Love me love my Blackberry
Your PA is not your personal shopper
From boardroom to bedroom
A meeting you can’t miss
Gone are the days when women sat at home watching dinner get drier and colder by the hour, waiting for their husband to get home from work. Oh no. These days, women are often just as successful as their spouses, which means both partners can spend long hours away from each other due to the demands of their jobs. And, without care and attention, the “have-it-all” generation could end up meaning the opposite.
“As women have become more emancipated they have become more financially independent, impacting enormously on the reasons why women marry – and why they divorce,” explains Anastasia de Waal, head of family and education at social policy group Civitas.
Indeed, a recent study carried out at Radboud University in Holland revealed that motives for divorce have changed a great deal since the 50s. Emotional factors, like lack of attention and communication, are now far more important for both men and women.
So how can you tell whether your career is threatening to commit marriage murder, and what exactly can you do to stop it? It’s time to turn your work-work balance back in to a work-life balance.
Love me love my Blackberry
If you’ve agreed to spend some quality time with your partner and you find yourself saying you’re going to get a drink, when you’re really off to check your Blackberry, work is starting to take over. “Surreptitious email-checking is a sign that work is playing too heavily on your mind, and you’re putting the job before him,” explains Relate counsellor Paula Hall. “If you’re trying to hide the fact you’re doing work, it’s an indication you probably shouldn’t be doing it.
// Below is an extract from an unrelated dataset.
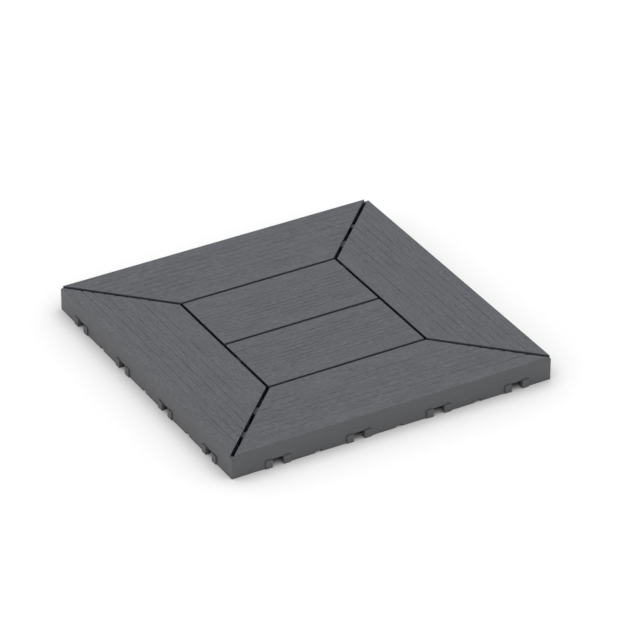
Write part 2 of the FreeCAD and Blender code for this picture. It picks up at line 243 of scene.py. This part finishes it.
def section_loops(bm, height):
    """The closed outlines at the cut, each a list of its corner vertices in order."""
    needless = []
    for vertex in corners_at(bm, height):
        ends = [e.other_vert(vertex).co - vertex.co for e in vertex.link_edges if e.is_boundary]
        if len(ends) == 2 and ends[0].normalized().dot(ends[1].normalized()) < STRAIGHT:
            needless.append(vertex)
    bmesh.ops.dissolve_verts(bm, verts=needless)
    waiting = set(corners_at(bm, height))
    loops = []
    while waiting:
        vertex = min(waiting, key=lambda v: (round(v.co.x, 6), round(v.co.y, 6)))
        loop = []
        while vertex is not None:
            loop.append(vertex)
            waiting.discard(vertex)
            beside = [e.other_vert(vertex) for e in vertex.link_edges if e.is_boundary]
            vertex = next((v for v in beside if v in waiting), None)
        loops.append(loop)
    return loops


def board_frame(loop):
    """A board's two inner and two outer corners, each pair in the board's own direction, and
    the directions along the board and outward."""
    centre = sum((v.co for v in loop), Vector()) / len(loop)
    outward = Vector((0, 1, 0)) if abs(centre.y) > abs(centre.x) else Vector((1, 0, 0))
    outward *= 1 if outward.dot(centre) > 0 else -1
    along = Vector((0, 0, 1)).cross(outward)
    middle = centre.dot(outward)
    inner = sorted((v for v in loop if v.co.dot(outward) < middle), key=lambda v: v.co.dot(along))
    outer = sorted((v for v in loop if v.co.dot(outward) >= middle), key=lambda v: v.co.dot(along))
    if len(inner) != 2 or len(outer) != 2:
        raise RuntimeError("a board's outline doesn't have four corners")
    return inner, outer, along, outward


def add_board(bm, loop, number, grain_layer):
    """The embossed top of one board, closed down to its outline at the cut."""
    inner, outer, along, outward = board_frame(loop)
    near = inner[0].co.dot(outward) / MM
    far = outer[0].co.dot(outward) / MM
    border = far > BORDER_BEYOND
    length_axis = "X" if abs(outward.y) > 0.5 else "Y"
    grain_depth = GRAIN_DEPTH[length_axis]
    groove_depth = GROOVE_DEPTH[length_axis]
    grooves = BORDER_GROOVES if border else INNER_GROOVES
    columns = BORDER_COLUMNS if border else INNER_COLUMNS
    notched = border and outward.x + outward.y < 0
    top = top_of_tile()
    seed = SEED_STEP * (number + 1)
    starts = [v.co.dot(along) / MM for v in (inner[0], outer[0])]
    ends = [v.co.dot(along) / MM for v in (inner[1], outer[1])]
    grid = []
    for row in board_rows(far - near, grooves, groove_depth, border):
        part = row.across / (far - near)
        start = starts[0] + (starts[1] - starts[0]) * part
        end = ends[0] + (ends[1] - ends[0]) * part
        line = []
        for column in range(columns + 1):
            place = start + (end - start) * column / columns
            spot = along * place + outward * (near + row.across)
            fade = groove_fade(seed, place, row.across) if row.drop == groove_depth else 1.0
            height = top - row.grain * grain_depth * grain_drop(seed, place, row.across)
            height -= row.drop * fade
            if notched and column in (0, columns) and spot.x * spot.y < 0:
                height -= row.end_drop
            vertex = bm.verts.new(Vector((spot.x, spot.y, height)) * MM)
            vertex[grain_layer] = Vector((place, row.across + near, seed))
            line.append(vertex)
        grid.append(line)
    for low, high in zip(grid, grid[1:]):
        for column in range(columns):
            bm.faces.new((low[column], low[column + 1], high[column + 1], high[column]))
    bm.faces.new([inner[1], inner[0]] + grid[0])
    bm.faces.new([outer[0], outer[1]] + grid[-1][::-1])
    bm.faces.new([inner[0], outer[0]] + [line[0] for line in grid[::-1]])
    bm.faces.new([outer[1], inner[1]] + [line[-1] for line in grid])


def clean_normals(mesh):
    """Smooth shading that stops at edges, without the normals that came with the frame's solid."""
    imported = mesh.attributes.get("custom_normal")
    if imported:
        mesh.attributes.remove(imported)
    mesh.polygons.foreach_set("use_smooth", [True] * len(mesh.polygons))
    mesh.update()
    mesh.set_sharp_from_angle(angle=math.radians(SHARP_ANGLE))


def make_tile():
    """The moulding: the frame's own solid below the cut, and the embossed boards above it."""
    bm = bmesh.new()
    bm.from_mesh(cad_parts["deck_tile"].data)
    bmesh.ops.remove_doubles(bm, verts=bm.verts, dist=WELD_DISTANCE * MM)
    height = top_of_tile() - CUT_BELOW_TOP
    bmesh.ops.bisect_plane(
        bm, geom=bm.verts[:] + bm.edges[:] + bm.faces[:], dist=CUT_TOLERANCE,
        plane_co=(0, 0, height * MM), plane_no=(0, 0, 1), clear_outer=True)
    grain_layer = bm.verts.layers.float_vector.new("grain")
    for vertex in bm.verts:
        vertex[grain_layer] = vertex.co / MM
    for number, loop in enumerate(section_loops(bm, height)):
        add_board(bm, loop, number, grain_layer)
    bmesh.ops.recalc_face_normals(bm, faces=bm.faces)
    mesh = bpy.data.meshes.new("tile_mesh")
    bm.to_mesh(mesh)
    bm.free()
    clean_normals(mesh)
    tile = bpy.data.objects.new("embossed_tile", mesh)
    bpy.context.scene.collection.objects.link(tile)
    tile.data.materials.append(tile_plastic())
    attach(tile, "root")
    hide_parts("deck_tile")


def new_material(name):
    """A material with its own shader, and that shader."""
    material = bpy.data.materials.new(name)
    material.use_nodes = True
    return material, material.node_tree.nodes["Principled BSDF"]


def add_node(material, kind, **sockets):
    """A node of a material, with numbers set on its inputs by name."""
    node = material.node_tree.nodes.new(kind)
    for name, value in sockets.items():
        node.inputs[name].default_value = value
    return node


def calculate(material, operation, *values):
    """A sum with values of a material, each a number or another node's output."""
    node = add_node(material, "ShaderNodeMath")
    node.operation = operation
    for socket, value in zip(node.inputs, values):
        if isinstance(value, float):
            socket.default_value = value
        else:
            material.node_tree.links.new(value, socket)
    return node.outputs["Value"]


def spread(material, value, source, target):
    """A value that goes from the first to the last of target as it does so in source."""
    node = add_node(material, "ShaderNodeMapRange", **{
        "From Min": source[0], "From Max": source[1], "To Min": target[0], "To Max": target[1]})
    material.node_tree.links.new(value, node.inputs["Value"])
    return node.outputs["Result"]


def coordinates(material):
    """A place's own X, Y and Z on the object in metres, and its normal there."""
    place = add_node(material, "ShaderNodeTexCoord")
    split = add_node(material, "ShaderNodeSeparateXYZ")
    material.node_tree.links.new(place.outputs["Object"], split.inputs["Vector"])
    return split.outputs["X"], split.outputs["Y"], split.outputs["Z"], place.outputs["Normal"]


def streaks(material, place, texture):
    """Noise drawn out along a board: a feature is about length by width in millimetres."""
    length, width, detail = texture
    link = material.node_tree.links.new
    stretch = add_node(material, "ShaderNodeVectorMath")
    stretch.operation = "MULTIPLY"
    stretch.inputs[1].default_value = (1 / length, 1 / width, 1)
    node = add_node(material, "ShaderNodeTexNoise",
                    Scale=1.0, Detail=detail, Roughness=NOISE_ROUGHNESS)
    link(place, stretch.inputs[0])
    link(stretch.outputs["Vector"], node.inputs["Vector"])
    return node.outputs["Fac"]


def slot_shade(material):
    """Painted shade: below 1 down in the slots, and 1 on the outer walls and on the underside."""
    x, y, z, normal = coordinates(material)
    facing = add_node(material, "ShaderNodeVectorMath")
    facing.operation = "DOT_PRODUCT"
    facing.inputs[1].default_value = SLOT_LIGHT_FROM
    material.node_tree.links.new(normal, facing.inputs[0])
    reach = spread(material, facing.outputs["Value"], SLOT_FACING, SLOT_REACH)
    top = top_of_tile()
    depth = calculate(material, "DIVIDE", calculate(material, "SUBTRACT", top * MM, z), reach)
    depths = [limit * MM for limit in SLOT_SHADE_DEPTHS]
    shade = spread(material, depth, depths, (1.0, SLOT_SHADE))
    sides = [calculate(material, "ABSOLUTE", side) for side in (x, y)]
    from_middle = calculate(material, "MAXIMUM", *sides)
    outside = calculate(material, "GREATER_THAN", from_middle, (HALF_TILE - WALL_SKIN) * MM)
    under = calculate(material, "LESS_THAN", z, (top - DECK_PLATE + DECK_SKIN) * MM)
    return calculate(material, "MAXIMUM", shade, calculate(material, "MAXIMUM", outside, under))


def texture_share(material):
    """1 on the boards' faces and little on the walls and the underside, which are plain."""
    top = top_of_tile()
    heights = [(top - CUT_BELOW_TOP) * MM, (top - EDGE_ROUND) * MM]
    return spread(material, coordinates(material)[2], heights, (WALL_TEXTURE, 1.0))


def painted_occlusion_shade(material, reach, power, own_only):
    """Painted shade from ambient occlusion: below 1 where the object itself, or anything, lies
    close around a place within a reach.
    """
    painted_shade = add_node(material, "ShaderNodeAmbientOcclusion", Distance=reach * MM)
    painted_shade.samples = CREVICE_SHADE_SAMPLES
    painted_shade.only_local = own_only
    return calculate(material, "POWER", painted_shade.outputs["AO"], power)


def tinted(material, shader, color, strength):
    """A colour times a value, into the shader's base colour."""
    node = add_node(material, "ShaderNodeVectorMath")
    node.operation = "SCALE"
    node.inputs[0].default_value = color
    material.node_tree.links.new(strength, node.inputs["Scale"])
    material.node_tree.links.new(node.outputs["Vector"], shader.inputs["Base Color"])


def tile_plastic():
    """Grey moulded polypropylene: fine fibres, speckle, slow mottling, and painted shade in its
    creases and slots.
    """
    material, shader = new_material("tile_plastic")
    shader.inputs["Specular IOR Level"].default_value = SPECULAR
    link = material.node_tree.links.new
    place = add_node(material, "ShaderNodeAttribute")
    place.attribute_name = "grain"
    fibres, speckle, mottle = [streaks(material, place.outputs["Vector"], texture)
                               for texture in (FINE_FIBRE, SPECKLE, MOTTLE)]
    share = texture_share(material)
    spots = calculate(material, "MULTIPLY", share,
                      spread(material, speckle, NOISE_SPAN, SPECKLE_RANGE))
    tone = calculate(material, "MULTIPLY", calculate(material, "ADD", 1.0, spots),
                     spread(material, mottle, NOISE_SPAN, MOTTLE_RANGE))
    # Painted shade: ambient occlusion in the creases, times the painted shade down in the slots
    painted_shade = calculate(material, "MULTIPLY",
                        painted_occlusion_shade(material, CREVICE_SHADE_REACH, CREVICE_SHADE_POWER, True),
                        slot_shade(material))
    tinted(material, shader, PLASTIC, calculate(material, "MULTIPLY", tone, painted_shade))
    link(spread(material, fibres, NOISE_SPAN, ROUGHNESS_RANGE), shader.inputs["Roughness"])
    bump = add_node(material, "ShaderNodeBump", Distance=FIBRE_RELIEF * MM)
    link(fibres, bump.inputs["Height"])
    link(share, bump.inputs["Strength"])
    link(bump.outputs["Normal"], shader.inputs["Normal"])
    return material


def make_floor():
    """A white floor with painted shadow close around the tile."""
    half = FLOOR_HALF * MM
    corners = [(-half, -half, 0), (half, -half, 0), (half, half, 0), (-half, half, 0)]
    mesh = bpy.data.meshes.new("floor")
    mesh.from_pydata(corners, [], [(0, 1, 2, 3)])
    floor = bpy.data.objects.new("floor", mesh)
    bpy.context.scene.collection.objects.link(floor)
    material, shader = new_material("floor_white")
    shader.inputs["Roughness"].default_value = FLOOR_ROUGHNESS
    shader.inputs["Specular IOR Level"].default_value = FLOOR_SPECULAR
    shade = painted_occlusion_shade(material, FLOOR_SHADE_REACH, FLOOR_SHADE_POWER, False)
    tinted(material, shader, FLOOR, shade)
    floor.data.materials.append(material)


def make_light():
    """A white surround and one large soft light from the left."""
    world = bpy.data.worlds.new("studio")
    bpy.context.scene.world = world
    world.use_nodes = True
    background = world.node_tree.nodes["Background"]
    background.inputs["Color"].default_value = (*SURROUND, 1)
    background.inputs["Strength"].default_value = 1.0
    lamp = bpy.data.lights.new("left_softbox", "AREA")
    lamp.shape = "SQUARE"
    lamp.size = SIDE_LIGHT_SIZE * MM
    lamp.energy = SIDE_LIGHT
    softbox = bpy.data.objects.new("left_softbox", lamp)
    direction = Vector(SIDE_LIGHT_FROM).normalized()
    softbox.location = direction * SIDE_LIGHT_AWAY * MM
    softbox.rotation_euler = direction.to_track_quat("Z", "Y").to_euler()
    bpy.context.scene.collection.objects.link(softbox)


def make_camera():
    """The photograph's viewpoint."""
    back = Vector((math.sin(AZIMUTH) * math.cos(ELEVATION),
                   -math.cos(AZIMUTH) * math.cos(ELEVATION), math.sin(ELEVATION)))
    right = (-back).cross(Vector((0, 0, 1))).normalized()
    up = right.cross(-back)
    place = Vector((0, 0, AIM_HEIGHT)) + DISTANCE * back - SIDEWAYS * right - UPWARDS * up
    data = bpy.data.cameras.new("camera")
    data.lens = FOCAL_LENGTH
    data.sensor_width = SENSOR_WIDTH
    data.sensor_fit = "HORIZONTAL"
    data.clip_start, data.clip_end = CLIP
    camera = bpy.data.objects.new("camera", data)
    turn = Matrix((right, up, back)).transposed().to_4x4()
    camera.matrix_world = Matrix.Translation(place * MM) @ turn
    bpy.context.scene.collection.objects.link(camera)
    bpy.context.scene.camera = camera


make_camera()
make_floor()
make_light()
make_tile()
bpy.context.scene.view_settings.view_transform = "Standard"
bpy.context.scene.view_settings.look = "None"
Turn off your phone and computer, and give your partner your full attention,” she suggests.
Your PA is not your personal shopper
Okay, so it’s your partner’s birthday next week and you still haven’t bought them anything. But why is it so difficult? “If you’re struggling to come up with the perfect gift, it’s a sure sign you’re not tuned in to his or her wants or needs,” says life and business coach Hannah McNamara. “Chances are, they’ve been dropping hints and you’ve been too busy to notice. Re-discover your partner’s likes and interests. Getting your PA to come up with ideas is NOT the answer.”